Monitoring Paging and Swapping

javanoob · October 15, 2018, 3:10pm

Hi all,

This might sound silly but i am trying to determine if i have sufficient memory or not.
My definition of sufficient memory = no swapping + no paging to physical swap file.

I know i can use vmstat to monitor swapping and paging and using the SR column as well.

But wouldn't it be extremely direct if i were to just use

swap -l

and make sure my "free" = "blocks"

I am sorry if i am over-simplifying things...

p.s. i am on Solaris 11.3 SRU 32.4

Regards
Noob

hicksd8 · October 15, 2018, 3:32pm

Take a look at this thread paying particular attention to jlliagre's post.

MadeInGermany · October 16, 2018, 1:54am

Swapping unused stuff is okay. So swap -l is no good.
Frequent/continued swapping is not good. So vmstat measurement with a large interval makes sense.
--
The ZFS ARC cache has been found too aggressive. Should be limited in /etc/system.
See this article

bakunin · October 16, 2018, 4:40am

Notice that, depending on which OS and which set of tuning parameters you use, there are two possible swap strategies: early swap allocation and late swap allocation. Late swap allocation means that swap is only used when the physical memory runs out. Early swap allocation means that as soon as a program is started as much swap is allocated as it might use once it is indeed swapped out. In such a case you would see paging activity and swap allocation immediately even if there is no swap really being used yet.
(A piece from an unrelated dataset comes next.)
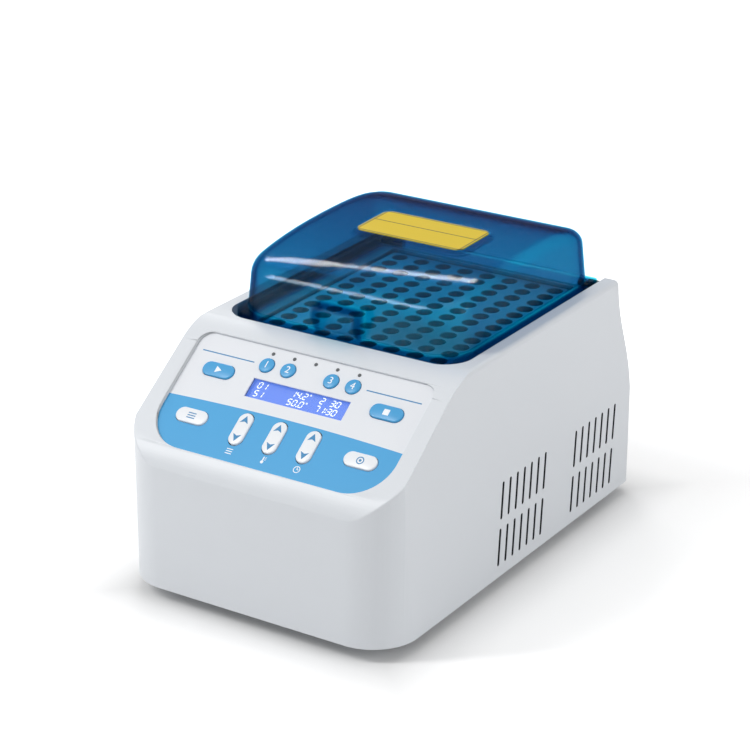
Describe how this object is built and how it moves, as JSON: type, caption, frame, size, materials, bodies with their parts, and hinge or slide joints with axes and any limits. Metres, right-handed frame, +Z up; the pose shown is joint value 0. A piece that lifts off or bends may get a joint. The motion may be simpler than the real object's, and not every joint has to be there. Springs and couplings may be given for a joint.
{
  "type": "dry block heater",
  "caption": "Benchtop dry block heater: a sloping key panel, an aluminium block of tube wells and a clear hinged cover over it.",
  "frame": {"origin": "bench plane under the middle of the housing's bounding box", "axes": "+Z up, -Y the side with the key panel, +X to the right of someone facing the panel"},
  "size_m": [0.178, 0.272, 0.1775],
  "materials": {
    "housing_plastic": "satin",
    "film_print": "satin",
    "key_blue": "satin",
    "key_white": "satin",
    "clear_cover": "transparent tinted",
    "plate_yellow": "satin",
    "block_aluminium": "anodised",
    "plate_aluminium": "machined",
    "sheet_steel": "satin",
    "fastener_steel": "zinc plated",
    "foot_rubber": "matt",
    "black_plastic": "satin",
    "hinge_metal": "satin",
    "contact_brass": "bright",
    "lens": "clear",
    "display_blue": "backlit",
    "lamp_dark": "satin",
    "ceramic_white": "matt",
    "foam_dark": "matt",
    "board_green": "satin",
    "core_yellow": "satin",
    "can_blue": "satin"
  },
  "bodies": {
    "base": {"housing": "housing_plastic", "floor_plate": "sheet_steel", "rubber_feet": "foot_rubber", "foot_screws": "fastener_steel", "floor_screws": "fastener_steel", "rear_panel": "sheet_steel", "power_inlet": "black_plastic", "inlet_contacts": "contact_brass", "inlet_screws": "fastener_steel", "switch_frame": "black_plastic", "hinge_brackets": "hinge_metal", "hinge_pins": "fastener_steel", "well_frame": "plate_aluminium", "heater_plate": "plate_aluminium", "thermoelectric_modules": "ceramic_white", "insulation_pad": "foam_dark", "heat_sink": "plate_aluminium", "support_posts": "fastener_steel", "fan_frame": "black_plastic", "fan_screws": "fastener_steel", "temperature_sensor": "fastener_steel", "thermal_cutout": "black_plastic", "panel_film": "film_print", "display_window": "lens", "display_module": "display_blue", "control_board": "board_green", "control_board_screws": "fastener_steel", "tact_switches": "black_plastic", "lamps": "lamp_dark", "power_board": "board_green", "transformer": "core_yellow", "capacitors": "can_blue", "board_standoffs": "contact_brass"},
    "cover": {"cover": "clear_cover", "cover_plate": "plate_yellow"},
    "block": {"sample_block": "block_aluminium"},
    "fan": {"fan_rotor": "black_plastic"},
    "drawer": {"fuse_drawer": "black_plastic"},
    "power_rocker": {"switch_rocker": "black_plastic"},
    "programme_key_1": {"programme_key_1": "key_blue"},
    "programme_key_2": {"programme_key_2": "key_blue"},
    "programme_key_3": {"programme_key_3": "key_blue"},
    "programme_key_4": {"programme_key_4": "key_blue"},
    "start_key": {"start_key": "key_blue"},
    "stop_key": {"stop_key": "key_blue"},
    "option_key": {"option_key": "key_white"},
    "mode_key": {"mode_key": "key_white"},
    "programme_rocker": {"programme_rocker": "key_white"},
    "temperature_rocker": {"temperature_rocker": "key_white"},
    "time_rocker": {"time_rocker": "key_white"}
  },
  "joints": [
    {"name": "cover_hinge", "type": "hinge", "parent": "base", "child": "cover", "pos_m": [0, 0.1135, 0.1345], "axis": [-1, 0, 0], "range_deg": [0, 95]},
    {"name": "block_lift", "type": "slide", "parent": "base", "child": "block", "axis": [0, 0, 1], "range_m": [0, 0.01]},
    {"name": "fan_spin", "type": "hinge", "parent": "base", "child": "fan", "pos_m": [0, 0.0335, 0.029], "axis": [0, 0, 1], "continuous": true},
    {"name": "fuse_drawer_slide", "type": "slide", "parent": "base", "child": "drawer", "axis": [0, 1, 0], "range_m": [0, 0.02]},
    {"name": "power_rocker_tilt", "type": "hinge", "parent": "base", "child": "power_rocker", "pos_m": [0, 0.1226, 0.046], "axis": [-1, 0, 0], "range_deg": [0, 20]},
    {"name": "programme_key_1_press", "type": "slide", "parent": "base", "child": "programme_key_1", "axis": [0, 0.5878, -0.809], "range_m": [0, 0.0005], "stiffness_N_per_m": 800},
    {"name": "programme_key_2_press", "type": "slide", "parent": "base", "child": "programme_key_2", "axis": [0, 0.5878, -0.809], "range_m": [0, 0.0005], "stiffness_N_per_m": 800},
    {"name": "programme_key_3_press", "type": "slide", "parent": "base", "child": "programme_key_3", "axis": [0, 0.5878, -0.809], "range_m": [0, 0.0005], "stiffness_N_per_m": 800},
    {"name": "programme_key_4_press", "type": "slide", "parent": "base", "child": "programme_key_4", "axis": [0, 0.5878, -0.809], "range_m": [0, 0.0005], "stiffness_N_per_m": 800},
    {"name": "start_key_press", "type": "slide", "parent": "base", "child": "start_key", "axis": [0, 0.5878, -0.809], "range_m": [0, 0.0005], "stiffness_N_per_m": 800},
    {"name": "stop_key_press", "type": "slide", "parent": "base", "child": "stop_key", "axis": [0, 0.5878, -0.809], "range_m": [0, 0.0005], "stiffness_N_per_m": 800},
    {"name": "option_key_press", "type": "slide", "parent": "base", "child": "option_key", "axis": [0, 0.5878, -0.809], "range_m": [0, 0.0005], "stiffness_N_per_m": 800},
    {"name": "mode_key_press", "type": "slide", "parent": "base", "child": "mode_key", "axis": [0, 0.5878, -0.809], "range_m": [0, 0.0005], "stiffness_N_per_m": 800},
    {"name": "programme_rocker_tilt", "type": "hinge", "parent": "base", "child": "programme_rocker", "pos_m": [-0.0219, -0.10728, 0.099], "axis": [1, 0, 0], "range_deg": [-2.5, 2.5], "stiffness_Nm_per_rad": 0.05},
    {"name": "temperature_rocker_tilt", "type": "hinge", "parent": "base", "child": "temperature_rocker", "pos_m": [0, -0.10728, 0.099], "axis": [1, 0, 0], "range_deg": [-2.5, 2.5], "stiffness_Nm_per_rad": 0.05},
    {"name": "time_rocker_tilt", "type": "hinge", "parent": "base", "child": "time_rocker", "pos_m": [0.0219, -0.10728, 0.099], "axis": [1, 0, 0], "range_deg": [-2.5, 2.5], "stiffness_Nm_per_rad": 0.05}
  ]
}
Late swap allocation is used predominantly these days but, for instance, in AIX prior to version 5.1 early swap allocation was the default. One regularly saw swap usage of 70%-80% even if the system had sufficient RAM installed. Only using vmstat would then tell you if you are in trouble or not.

For a long-term monitoring you can use vmstat with a high interval but you also can configure sar to tailor it to your needs (you may want to get some other usage statistics from it too). See the man page of sar for details.

I hope this helps.

bakunin

jlliagre · October 16, 2018, 5:55am

Solaris never swap (i.e. swap out a whole process memory) unless there is a severe shortage of RAM.

I agree significant pagination can strongly degrade performance but paginating once no more used pages (e.g. from some unused files written in /tmp or any tmpfs based file system) improves performance compared to keeping them in RAM.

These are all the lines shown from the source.